Turkmengaz to lead TAPI pipeline consortium

ASHGABAT: Officials in energy-rich Turkmenistan announced on Thursday that state company Turkmengaz will lead the consortium for a 1800-kilometre-long pipeline carrying gas from the former Soviet state to energy-hungry India, Pakistan and Afghanistan.

The decision, which was reached unanimously at a meeting of the Turkmenistan-Afghanistan-Pakistan-India (TAPI) steering committee in Ashgabat by ministers from the four countries was relayed by the country’s state news agency.

“The state concern ‘Turkmengaz’ in its capacity as leader of the consortium for the Pipeline Company ‘TAPI Limited’ will oversee coordination in the construction, financing, ownership and operation of the TAPI pipeline,” the agency said on Thursday.

A Turkmengaz official speaking to AFP on condition of anonymity said the decision did not mean foreign companies could not participate in a project with costs estimated at around $10 billion (9.2bn euros).
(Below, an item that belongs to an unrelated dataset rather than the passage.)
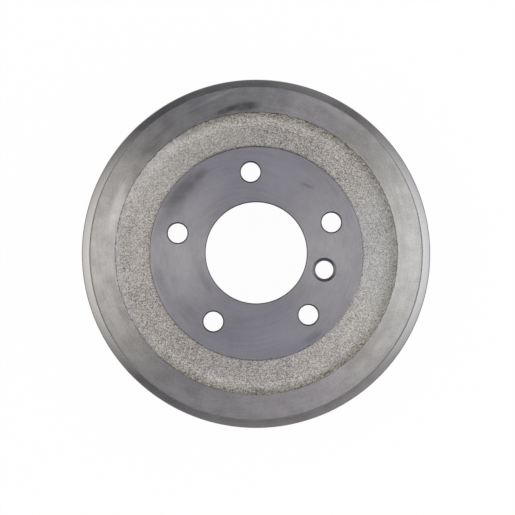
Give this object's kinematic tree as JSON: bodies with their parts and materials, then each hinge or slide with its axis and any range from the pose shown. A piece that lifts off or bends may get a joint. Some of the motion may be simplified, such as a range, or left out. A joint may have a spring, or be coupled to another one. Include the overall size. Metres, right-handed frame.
{
  "type": "brake drum",
  "caption": "Round cast iron brake drum: flat bolted hat with a centre bore, rough cast web, turned sloping shoulder and flared open rim.",
  "frame": {"origin": "centre of the open rim's end face, at the foot of the drum", "axes": "+Z along the wheel's axis, out of the face that the wheel bolts to; the wheel bolt holes are at 22 degrees from +X and every 72 degrees from there"},
  "size_m": [0.265, 0.265, 0.06],
  "materials": {
    "grey_iron": "turned on the working faces, rough as cast on the web"
  },
  "bodies": {
    "root": {"brake_drum": "grey_iron"}
  },
  "joints": []
}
“Turkmengaz will lead and coordinate the work of the consortium into which foreign companies will also enter. Their proposals are currently being studied,” explained the official, without disclosing which companies had made proposals for the project.

Previously Western energy majors such as Chevron, ExxonMobil and Total had been reported as potential leaders of the TAPI consortium.

‘Iran worries’

A Pakistani source with knowledge of the project told AFP that Turkmenistan had decided to take a firmer lead in the project after talks with Total took a downturn.
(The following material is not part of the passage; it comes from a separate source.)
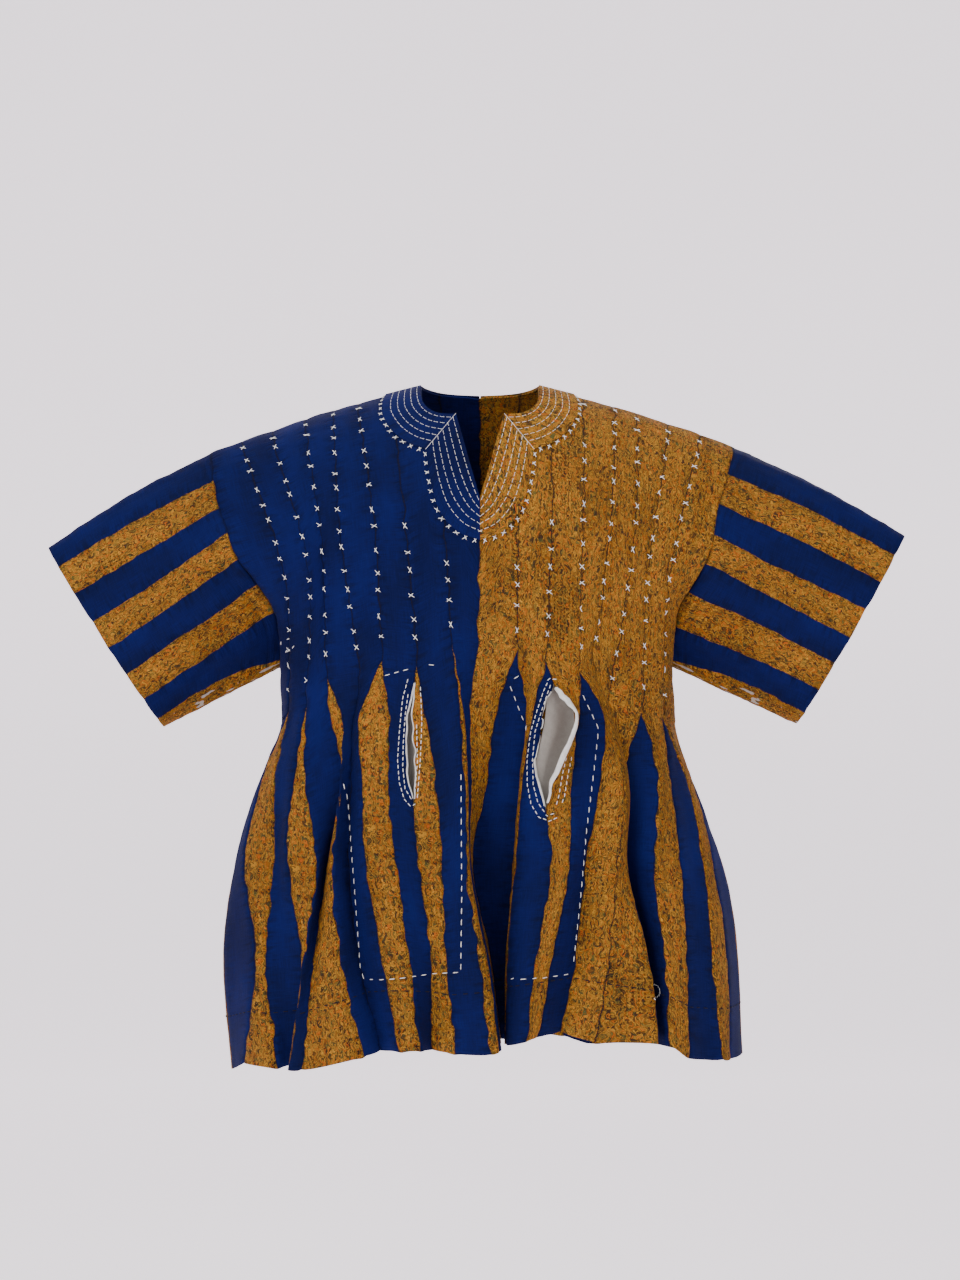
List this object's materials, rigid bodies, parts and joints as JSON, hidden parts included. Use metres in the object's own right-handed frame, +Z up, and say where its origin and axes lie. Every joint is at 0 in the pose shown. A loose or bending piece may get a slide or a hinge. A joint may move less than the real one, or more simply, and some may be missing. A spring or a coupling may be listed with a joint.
{
  "type": "fugu smock",
  "caption": "Loose strip-woven smock, half blue and half gold, with wide sleeves, a V neck band, pocket slits and a gored skirt.",
  "frame": {"origin": "between the shoulders at the foot of the neck, where the smock is held", "axes": "+Z up the wearer, +X the viewer's right (sleeve to sleeve), +Y from the front to the back"},
  "size_m": [0.9346, 0.3617, 0.746],
  "materials": {
    "blue_strip_cloth": "matt hand-woven cotton",
    "gold_strip_cloth": "matt hand-woven cotton, flecked",
    "pocket_cotton": "matt plain cotton",
    "white_thread": "matt cotton thread",
    "dark_thread": "matt cotton thread"
  },
  "bodies": {
    "root": {"back_left": "blue_strip_cloth", "back_right": "gold_strip_cloth", "collar_left": "blue_strip_cloth", "collar_right": "gold_strip_cloth", "front_left": "blue_strip_cloth", "front_right": "gold_strip_cloth", "gore_back_left_a": "gold_strip_cloth", "gore_back_left_b": "gold_strip_cloth", "gore_back_left_c": "gold_strip_cloth", "gore_back_left_e": "gold_strip_cloth", "gore_back_left_f": "gold_strip_cloth", "gore_back_left_g": "gold_strip_cloth", "gore_back_right_a": "blue_strip_cloth", "gore_back_right_b": "blue_strip_cloth", "gore_back_right_c": "blue_strip_cloth", "gore_back_right_e": "blue_strip_cloth", "gore_back_right_f": "blue_strip_cloth", "gore_back_right_g": "blue_strip_cloth", "gore_front_left_a": "gold_strip_cloth", "gore_front_left_b": "gold_strip_cloth", "gore_front_left_c": "gold_strip_cloth", "gore_front_left_e": "gold_strip_cloth", "gore_front_left_f": "gold_strip_cloth", "gore_front_left_g": "gold_strip_cloth", "gore_front_right_a": "blue_strip_cloth", "gore_front_right_b": "blue_strip_cloth", "gore_front_right_c": "blue_strip_cloth", "gore_front_right_e": "blue_strip_cloth", "gore_front_right_f": "blue_strip_cloth", "gore_front_right_g": "blue_strip_cloth", "gore_side_left": "gold_strip_cloth", "gore_side_right": "blue_strip_cloth", "pocket_bag_left": "pocket_cotton", "pocket_bag_right": "pocket_cotton", "sleeve_left": "blue_strip_cloth", "sleeve_right": "gold_strip_cloth"}
  },
  "joints": []
}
The source said Ashgabat was looking to speed up the project over fears that Iranian gas might flood back onto the market after the signing of a deal between world powers and Tehran over the country’s nuclear programme.

Turkmenistan, which has little of its own gas infrastructure, has traditionally refused to give foreign investors ownership stakes in its onshore gas fields, complicating potential projects.

The country is also currently in talks with the European Union, Azerbaijan, Turkey and Georgia over the Trans-Caspian pipeline, a $5bn plus link that would funnel gas along the floor of the Caspian Sea and could provide Europe with a key opportunity to diversify away from Russia-sourced gas.

The TAPI pipeline seeks to connect growing energy markets in South Asia with the mostly untapped potential of Turkmenistan, a country with the fourth largest reserves of natural gas in the world.

TAPI is expected to ship up to 33bn cubic metres (bcm) of gas annually from Turkmenistan, most of which will be absorbed by India and Pakistan with Afghanistan importing smaller amounts.

The project is key for isolated Turkmenistan, whose economy is almost entirely hydrocarbon-based and heavily dependent on China, which accounts for over 75 per cent of its gas sales.

Turkmenistan began exports of gas to China in 2009 and aims to export up to 65 bcm there annually by 2020, but by 2018 may face competition from a rival pipeline scheduled to carry 38 bcm annually from Russia to China.